La casa Christie’s concretó ayer en París la subasta de 40 piezas prehispánicas, 33 de las cuales presuntamente proceden de yacimientos ubicados en el actual territorio mexicano. En términos comerciales, el remate denominado Quetzalcóatl: serpiente emplumada fue un éxito: la operación permitió recaudar 2.53 millones de euros, “la mayor suma de arte precolombino de Christie’s en París”, de acuerdo con la propia firma. En términos legales y éticos, se trató de un acto de piratería perpetrado a la luz del día, gracias al amparo que la legislación francesa provee para traficar con el patrimonio cultural de las naciones como si fuese una mercancía cualquiera.
En efecto, lo primero que resalta en la subasta es el hueco legal que permite la continua realización de eventos en los que se ofrecen al mejor postor piezas arqueológicas cuya procedencia es, en el mejor de los casos, dudosa, y en el peor, francamente delictiva. Por una parte, el tratado de la Organización de Naciones Unidas para la Educación, la Ciencia y la Cultura (Unesco, por sus siglas en inglés) contra el tráfico de piezas culturales de 1970 no es retroactivo, por lo que las casas de subastas presentan –de manera real o simulada– las piezas como extraídas de sus lugares de origen antes de ese año, y de este modo evaden la sanción internacional. Por otro lado, Francia considera que estas transacciones pertenecen al ámbito del derecho mercantil, lo cual limita las atribuciones de las autoridades para intervenir. Por último, la ausencia de convenios bilaterales entre México y París impide que se pongan en marcha mecanismos como los que tendrían lugar si los remates se efectuaran en Estados Unidos.

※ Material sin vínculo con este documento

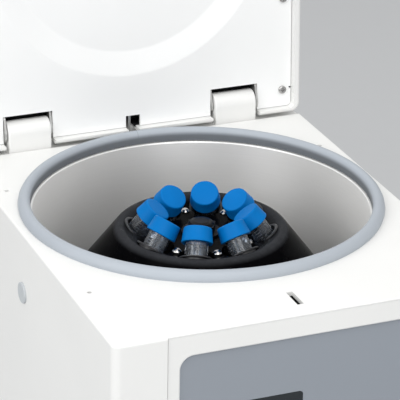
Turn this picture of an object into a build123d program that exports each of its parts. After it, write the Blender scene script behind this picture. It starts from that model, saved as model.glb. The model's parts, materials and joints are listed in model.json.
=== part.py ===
from build123d import *
from math import cos, radians, sin
import os

os.makedirs("parts", exist_ok=True)

# Bench clinical centrifuge for eight 15 ml tubes, lid open. Millimetres, +Z up, front towards -Y.
# The origin lies on the bench under the middle of the casing. The tubes set the rotor's size, the
# rotor sets the chamber's, and the chamber with its seal sets the casing's.

# Sheets, seams and clearances
WALL = 3.0
PLAY = 0.3
SEAM = 0.6
SLIP = 0.05

# Heights
DECK_Z = 232.0
FOOT_HEIGHT = 14.0
FLOOR_SHEET = 2.0
FLOOR_LOW = FOOT_HEIGHT + 0.5
FLOOR_TOP = FLOOR_LOW + FLOOR_SHEET
SHELF_DROP = 2.5
SHELF_Z = DECK_Z - SHELF_DROP
DECK_LIP = 1.2

# Tubes and caps, lengths along the tube from the top of the cap
TUBE_R = 8.3
TUBE_WALL = 0.9
TUBE_STRAIGHT = 97.0
TUBE_CONE = 23.0
TUBE_TIP = TUBE_STRAIGHT + TUBE_CONE
TUBE_MOUTH = 2.2
TIP_R = 1.6
CAP_HEIGHT = 11.0
CAP_ROOF = 2.0
CAP_EDGE = 0.9
CAP_TOP_EDGE_R = TUBE_R + 1.5
CAP_BOTTOM_R = TUBE_R + 2.7

# Sleeves and bores
SLEEVE_BORE_R = TUBE_R + PLAY
SLEEVE_R = SLEEVE_BORE_R + 1.3
SLEEVE_MOUTH_R = SLEEVE_R + 0.3
SLEEVE_END = TUBE_TIP - 8.0
BORE_R = SLEEVE_R + 0.1
FLANGE_R = SLEEVE_R + 2.3
FLANGE_LEVEL = CAP_HEIGHT + 10.7
FLANGE_SHEET = 1.2
BORE_STRAIGHT = TUBE_STRAIGHT + 3.0
BORE_END = TUBE_TIP + 2.5
BORE_TIP_R = TIP_R + 1.0

# Rotor
TUBE_COUNT = 8
FIRST_TUBE_DEG = -116.5
TUBE_TILT = 38.0
CAP_TOP_R = 30.5
CAP_TOP_Z = DECK_Z - 5.5
RIM_R = CAP_TOP_R + 27.0
RIM_Z = CAP_TOP_Z - 11.7
DISH_R = CAP_TOP_R + 12.5
DISH_Z = CAP_TOP_Z - 16.8
ROTOR_SKIN = 5.08
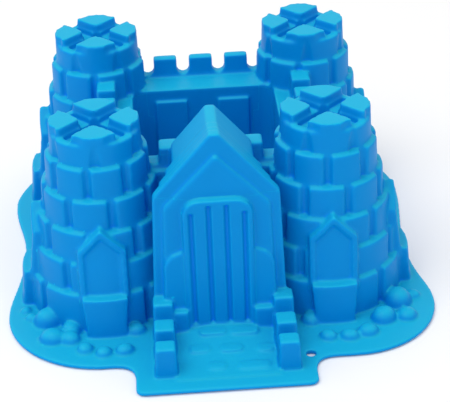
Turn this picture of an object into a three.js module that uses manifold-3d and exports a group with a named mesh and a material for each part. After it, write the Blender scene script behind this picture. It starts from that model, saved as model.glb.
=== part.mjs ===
// A castle-shaped sand mould: one soft silicone moulding that stands rim down, open underneath.
// Every mesh is one named region of the moulding. Neighbouring regions keep a hairline gap.
// Millimetres, +Z up. The origin is under the middle of the rim, on the ground, and -Y is the gate side.

import * as THREE from 'three';
import { mergeVertices } from 'three/addons/utils/BufferGeometryUtils.js';
import Module from 'manifold-3d';

const wasm = await Module();
wasm.setup();

// ---- driving dimensions ----

const WALL = 2;                 // thickness of the moulding
const GAP = 0.3;                // hairline between two regions
const RIM_THICKNESS = 3;
const BELOW = -2;               // how far a cutter reaches below the ground

const TOWER = {
  x: 68.5, y: 63.7, top: 124, course: 19.3, crownRadius: 27, step: 3.8, courses: 6, sides: 24,
};
const JOINT = { width: 3, depth: 1.2, crownBricks: 6, bricks: 8 };
const CROWN = { groove: 9, depth: 8.5, pitRadius: 8.5, pitDepth: 13 };
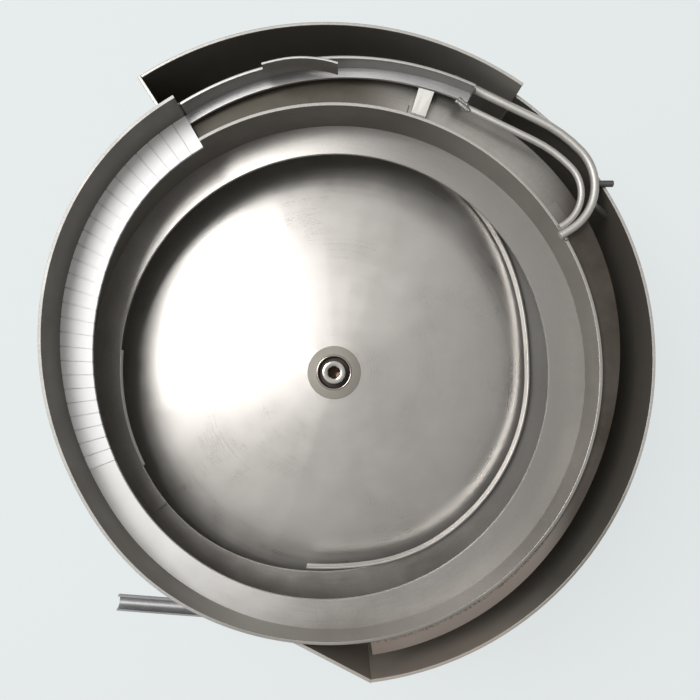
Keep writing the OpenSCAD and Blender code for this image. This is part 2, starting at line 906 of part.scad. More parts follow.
module top_frame() {
    color("#4f6a86")
        difference() {
            union() {
                chamfered_disc(frame_r, frame_bottom_z, frame_t);
                each_clamp(true) clamp_block();
            }
            each_clamp(true) clamp_holes(spring_bolt_d + bolt_slack);
            translate([0, 0, frame_top_z - bolt_reach - 1])
                cylinder(d = bolt_d + bolt_slack, h = bolt_reach + 2);
            armature_screw_places() translate([0, 0, -frame_t - 1])
                cylinder(d = armature_screw_d + bolt_slack, h = frame_t + 2);
            translate([0, 0, frame_top_z]) cylinder(r = 2 * frame_r, h = 4 * clamp_l);
        }
}

module armature_screw_places() {
    for (x = [-armature_screw_x, armature_screw_x])
        translate([x, 0, frame_top_z]) children();
}

module armature() {
    color("#5d5b58")
        difference() {
            translate([-core_w / 2, -core_d / 2, frame_bottom_z - armature_t])
                cube([core_w, core_d, armature_t]);
            armature_screw_places() translate([0, 0, -frame_t - armature_screw_reach])
                cylinder(d = armature_screw_d + bolt_slack, h = armature_screw_reach + 1);
        }
}

module armature_screws() {
    color("#3c3b3a")
        armature_screw_places() {
            socket_head(armature_screw_head_d, armature_screw_head_h, armature_screw_d - 2);
            translate([0, 0, -frame_t - armature_screw_reach])
                cylinder(d = armature_screw_d, h = frame_t + armature_screw_reach);
        }
}

module upper_clamp_plates() { color("#6e6c68") each_clamp(true) clamp_plate(); }
module upper_spacers() { color("#6e6c68") each_clamp(true) clamp_spacer(); }
module upper_spring_bolts() { color("#3c3b3a") each_clamp(true) clamp_bolts(); }
module lower_clamp_plates() { color("#6e6c68") each_clamp(false) clamp_plate(); }
module lower_spacers() { color("#6e6c68") each_clamp(false) clamp_spacer(); }
module lower_spring_bolts() { color("#3c3b3a") each_clamp(false) clamp_bolts(); }

module leaf_springs() {
    leaf_l = clamp_pitch + clamp_l;
    color("#8a8f96")
        each_pack()
            difference() {
                for (x = [-stack_t / 2, spacer_t / 2])
                    translate([x, -leaf_w / 2, -leaf_l / 2]) cube([leaf_t, leaf_w, leaf_l]);
                for (z = [-clamp_pitch / 2, clamp_pitch / 2])
                    translate([0, 0, z]) clamp_holes(spring_bolt_d + bolt_slack);
            }
}

// E-shaped core, legs upwards
module magnet_core() {
    leg_z = core_bottom_z + core_yoke;
    color("#5d5b58") {
        translate([-core_w / 2, -core_d / 2, core_bottom_z]) cube([core_w, core_d, core_yoke]);
        for (x = [-core_w / 2, core_w / 2 - core_side])
            translate([x, -core_d / 2, leg_z]) cube([core_side, core_d, core_top_z - leg_z]);
        translate([-core_leg / 2, -core_d / 2, leg_z]) cube([core_leg, core_d, core_top_z - leg_z]);
    }
}

module magnet_coil() {
    low_z = core_bottom_z + core_yoke + coil_clear;
    h = core_top_z - coil_gap - low_z;
    inner = [core_leg + 2 * coil_clear, core_d + 2 * coil_clear];
    outer = inner + [2 * coil_wall, 2 * coil_wall];
    color("#b06b2c")
        translate([0, 0, low_z]) difference() {
            translate([-outer[0] / 2, -outer[1] / 2, 0]) cube([outer[0], outer[1], h]);
            translate([-inner[0] / 2, -inner[1] / 2, -1]) cube([inner[0], inner[1], h + 2]);
        }
}

// Folded saddle that lifts the core off the base
module magnet_plinth() {
    h = core_bottom_z - base_top_z;
    half = core_w / 2;
    color("#77756f")
        difference() {
            translate([0, -core_d / 2, base_top_z]) rotate([90, 0, 0]) mirror([0, 0, 1])
                linear_extrude(core_d)
                    polygon([
                        [-half - plinth_foot, 0], [-half + plinth_wall, 0],
                        [-half + plinth_wall, h - plinth_t], [half - plinth_wall, h - plinth_t],
                        [half - plinth_wall, 0], [half + plinth_foot, 0],
                        [half + plinth_foot, plinth_t], [half, plinth_t],
                        [half, h], [-half, h], [-half, plinth_t], [-half - plinth_foot, plinth_t]
                    ]);
            plinth_screw_places() translate([0, 0, -1])
                cylinder(d = plinth_screw_d + bolt_slack, h = plinth_t + 2);
        }
}

module plinth_screw_places() {
    for (x = [-1, 1])
        translate([x * (core_w + plinth_foot) / 2, 0, base_top_z]) children();
}

module plinth_screws() {
    color("#3c3b3a")
        plinth_screw_places() {
            translate([0, 0, plinth_t])
                socket_head(plinth_screw_head_d, plinth_screw_head_h, plinth_screw_d - 2);
            translate([0, 0, -plinth_screw_reach])
                cylinder(d = plinth_screw_d, h = plinth_t + plinth_screw_reach);
        }
}

module foot_places() {
    for (i = [0:foot_count - 1])
        at_clock(foot_a + i * 360 / foot_count, foot_circle_r) children();
}

module base_casting() {
    color("#4f6a86")
        difference() {
            union() {
                chamfered_disc(base_r, base_bottom_z, base_t);
                each_clamp(false) clamp_block();
            }
            each_clamp(false) clamp_holes(spring_bolt_d + bolt_slack);
            plinth_screw_places() translate([0, 0, -plinth_screw_reach])
                cylinder(d = plinth_screw_d + bolt_slack, h = plinth_screw_reach + 1);
            foot_places() translate([0, 0, base_bottom_z - 1])
                cylinder(d = foot_bolt_d + bolt_slack, h = foot_bolt_up + 1);
            gland_line() cylinder(d = gland_d - 4 + bolt_slack, h = gland_l);
            translate([0, 0, -frame_t]) cylinder(r = 2 * base_r, h = base_bottom_z + frame_t);
        }
}

module rubber_feet() {
    r = foot_d / 2;
    color("#2b2b2b")
        foot_places()
            difference() {
                rotate_extrude()
                    polygon([
                        [0, 0], [r, 0], [r, foot_h / 4], [r - foot_groove, foot_h / 2],
                        [r, foot_h * 3 / 4], [r, foot_h], [0, foot_h]
                    ]);
                translate([0, 0, -1]) cylinder(r = table_hole_r, h = table_hole_h + 1);
                translate([0, 0, foot_h - foot_bolt_in])
                    cylinder(d = foot_bolt_d + bolt_slack, h = foot_bolt_in + 1);
            }
}

module foot_bolts() {
    color("#8a8f96")
        foot_places() translate([0, 0, foot_h - foot_bolt_in])
            cylinder(d = foot_bolt_d, h = foot_bolt_in + foot_bolt_up - 1);
}

// Frame of the gland: origin on the base's rim, +Z inwards
module gland_line() {
    at_clock(gland_a, base_r) translate([0, 0, gland_z]) rotate([90, 0, 0]) children();
}

module cable_gland() {
    thread_l = gland_l / 2;
    color("#3a3c3e")
        gland_line() difference() {
            union() {
                cylinder(d = gland_d - 4, h = thread_l);
                translate([0, 0, -gland_nut_l]) cylinder(d = gland_nut / cos(30), h = gland_nut_l, $fn = 6);
                translate([0, 0, -gland_nut_l - thread_l]) cylinder(d = gland_d, h = thread_l);
            }
            translate([0, 0, -2 * gland_l]) cylinder(d = gland_bore_d, h = 4 * gland_l);
        }
}

bowl_floor();
bowl_shell();
window_panel();
spiral_wall();
under_band();
lower_track();
track_lip();
left_track_lip();
lap_plate();
upper_track();
segment_track();
return_ledge();
ledge_patch();
bridge_plate();
selector_track();
selector_wall();
wiper_blade();
rail_outer_rod();
rail_inner_rod();
rail_stud();
rail_strut();
guard_wall();
guard_end();
guard_floor();
pan_wall();
pan_floor();
deflector();
discharge_chute();
chute_bracket();
cone_washer();
centre_bolt();
centre_hub();
bowl_seat();
top_frame();
armature();
armature_screws();
upper_clamp_plates();
upper_spacers();
upper_spring_bolts();
leaf_springs();
lower_spacers();
lower_clamp_plates();
lower_spring_bolts();
magnet_core();
magnet_coil();
magnet_plinth();
plinth_screws();
base_casting();
rubber_feet();
foot_bolts();
cable_gland();
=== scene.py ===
import bmesh
import bpy
import json
import math
from mathutils import Matrix, Vector

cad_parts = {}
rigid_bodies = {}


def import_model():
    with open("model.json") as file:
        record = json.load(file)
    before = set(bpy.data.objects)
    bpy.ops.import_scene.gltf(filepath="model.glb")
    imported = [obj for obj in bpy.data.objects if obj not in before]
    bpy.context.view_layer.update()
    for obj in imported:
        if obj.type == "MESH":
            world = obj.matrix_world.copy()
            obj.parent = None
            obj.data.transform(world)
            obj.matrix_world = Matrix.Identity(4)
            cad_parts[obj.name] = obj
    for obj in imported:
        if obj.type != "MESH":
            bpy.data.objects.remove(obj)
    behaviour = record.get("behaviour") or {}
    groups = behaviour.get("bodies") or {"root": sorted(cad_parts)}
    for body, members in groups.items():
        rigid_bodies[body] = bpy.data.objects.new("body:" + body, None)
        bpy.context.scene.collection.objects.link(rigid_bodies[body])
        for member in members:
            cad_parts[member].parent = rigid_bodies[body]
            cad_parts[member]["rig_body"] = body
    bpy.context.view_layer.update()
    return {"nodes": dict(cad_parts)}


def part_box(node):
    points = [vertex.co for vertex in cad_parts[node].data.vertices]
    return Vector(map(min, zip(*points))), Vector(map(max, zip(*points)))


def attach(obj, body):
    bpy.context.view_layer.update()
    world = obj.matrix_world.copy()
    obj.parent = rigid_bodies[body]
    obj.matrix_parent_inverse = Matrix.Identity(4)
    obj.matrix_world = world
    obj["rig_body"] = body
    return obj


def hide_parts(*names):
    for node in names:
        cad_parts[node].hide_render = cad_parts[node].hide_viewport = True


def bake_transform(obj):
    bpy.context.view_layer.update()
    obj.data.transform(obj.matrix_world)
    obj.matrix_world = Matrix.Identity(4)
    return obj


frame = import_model()
mm = 0.001
turn = 360


# sockets and trees: maths written as Python expressions, in shader and geometry trees alike

class Field:
    def __init__(self, tree, socket):
        self.tree = tree
        self.socket = socket

    def math(self, operation, *others):
        values = dict(enumerate((self,) + others))
        return self.tree.add("ShaderNodeMath", {"operation": operation}, values)

    def __add__(self, other):
        return self.math("ADD", other)

    def __sub__(self, other):
        return self.math("SUBTRACT", other)

    def __mul__(self, other):
        return self.math("MULTIPLY", other)

    def __truediv__(self, other):
        return self.math("DIVIDE", other)

    def __rtruediv__(self, other):
        return self.tree.number(other).math("DIVIDE", self)

    def __rsub__(self, other):
        return self.tree.number(other).math("SUBTRACT", self)

    def __pow__(self, other):
        return self.math("POWER", other)

    def __neg__(self):
        return self.math("MULTIPLY", -1.0)

    def __lt__(self, other):
        return self.math("LESS_THAN", other)

    def __gt__(self, other):
        return self.math("GREATER_THAN", other)

    __radd__ = __add__
    __rmul__ = __mul__


class Tree:
    def __init__(self, nodeTree):
        self.nodeTree = nodeTree

    def put(self, value, socket):
        if isinstance(value, Field):
            self.nodeTree.links.new(value.socket, socket)
        else:
            socket.default_value = value

    # kind of node, its settings, then the values or links of its sockets
    def add(self, kind, settings=None, values=None, output=0):
        node = self.nodeTree.nodes.new(kind)
        for name, setting in (settings or {}).items():
            setattr(node, name, setting)
        for name, value in (values or {}).items():
            self.put(value, node.inputs[name])
        return Field(self, node.outputs[output])

    def number(self, value):
        return self.add("ShaderNodeMath", {"operation": "ADD"}, {0: value, 1: 0.0})

    def vector(self, x, y, z):
        return self.add("ShaderNodeCombineXYZ", None, {"X": x, "Y": y, "Z": z})

    def parts(self, vector):
        node = self.nodeTree.nodes.new("ShaderNodeSeparateXYZ")
        self.put(vector, node.inputs[0])
        return [Field(self, output) for output in node.outputs]

    def blend(self, low, high, factor):
        return self.add("ShaderNodeMix", {"data_type": "RGBA"}, {0: factor, 6: low, 7: high}, 2)

    def noise(self, vector, scale, detail=2.0, roughness=0.5):
        values = {"Vector": vector, "Scale": scale, "Detail": detail, "Roughness": roughness}
        return self.add("ShaderNodeTexNoise", None, values)

    def shaped(self, value, low, high, kind="SMOOTHSTEP"):
        return self.add("ShaderNodeMapRange", {"interpolation_type": kind},
                        {"Value": value, "From Min": low, "From Max": high})


# smooth step from 0 at low to 1 at high, for a number or a field
def ease(value, low, high):
    if isinstance(value, Field):
        return value.tree.shaped(value, low, high)
    share = min(1.0, max(0.0, (value - low) / (high - low)))
    return share * share * (3 - 2 * share)


def larger(value, other):
    if isinstance(value, Field):
        return value.math("MAXIMUM", other)
    return max(value, other)


# the bowl's sizes and the laws that the helix follows; angles are clockwise from +Y

bowl = {
    "sheet": 2 * mm,
    "radius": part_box("bowl_shell")[1].x - 2 * mm,
    "rim": 250 * mm,
    "trackStart": 14.0,
    "trackStartZ": 174 * mm,
    "trackEnd": 690.0,
    "wallGrowth": 17.5 * mm,
    "wallAboveTrack": 29 * mm,
    "wallLowDrop": 6.5 * mm,
    "wallLowEnds": (185, 225),
}
gauge = bowl["sheet"]
climb = (bowl["rim"] - bowl["trackStartZ"]) / (bowl["trackEnd"] - bowl["trackStart"])
wallLeaves = 238.0
wallSettles = 325.0


def trackZ(a):
    return (a - bowl["trackStart"]) * climb + bowl["trackStartZ"]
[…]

Más allá de particularidades y obstáculos jurídicos, la compraventa del patrimonio cultural material es un mercado infame que nutre el saqueo arqueológico y de esa manera contribuye a la devastación histórica, cultural y científica, al tiempo que constituye un despojo a la identidad de los pueblos. Cuando un objeto arqueológico no es debidamente extraído y documentado en su contexto, se destruye o degrada severamente su significación científico-cultural, dejándole un mero valor fetichista destinado a saciar la ambición del coleccionista. La pieza que llega así al mercado poco ayuda a la comprensión del pasado y al siempre urgente diálogo intercultural.
Para colmo, objetos como los que fueron ofrecidos ayer por Christie’s o en 2019 por la también francesa Millon sólo pueden pertenecer a dos categorías: o son falsos o son robados. En el caso actual, el Instituto Nacional de Antropología e Historia (INAH) reportó que al menos tres de las piezas eran “de reciente manufactura”; es decir, falsificaciones, lo cual no impidió que fueran colocadas a precios mayores de los esperados. Falsas o auténticas, las alegaciones de la casa de subastas en torno a la legalidad de la operación resultan insostenibles, toda vez que las leyes mexicanas son taxativas: ninguna pieza puede ser comerciada, sin excepciones, y ninguna puede abandonar el territorio nacional sin una autorización explícita, que evidentemente no se otorgó. Como indicó el director general del INAH, Diego Prieto, las empresas que rematan estos tesoros cometen nada menos que un “lavado de bienes culturales”, pues otorgan títulos de posesión sobre objetos obtenidos ilegalmente.
Es ineludible concordar con el funcionario en que los esfuerzos emprendidos para la protección y recuperación de bienes arqueológicos mexicanos no son una lucha estéril, por más que resulte “larga, difícil, compleja” y deba desplegarse en un entorno desfavorable y asimétrico. Lejos de abandonar esta tarea, es necesario impulsar acuerdos y legislaciones internacionales que pongan fin a la piratería del patrimonio cultural y lleven a la devolución de los objetos que ya han sido saqueados.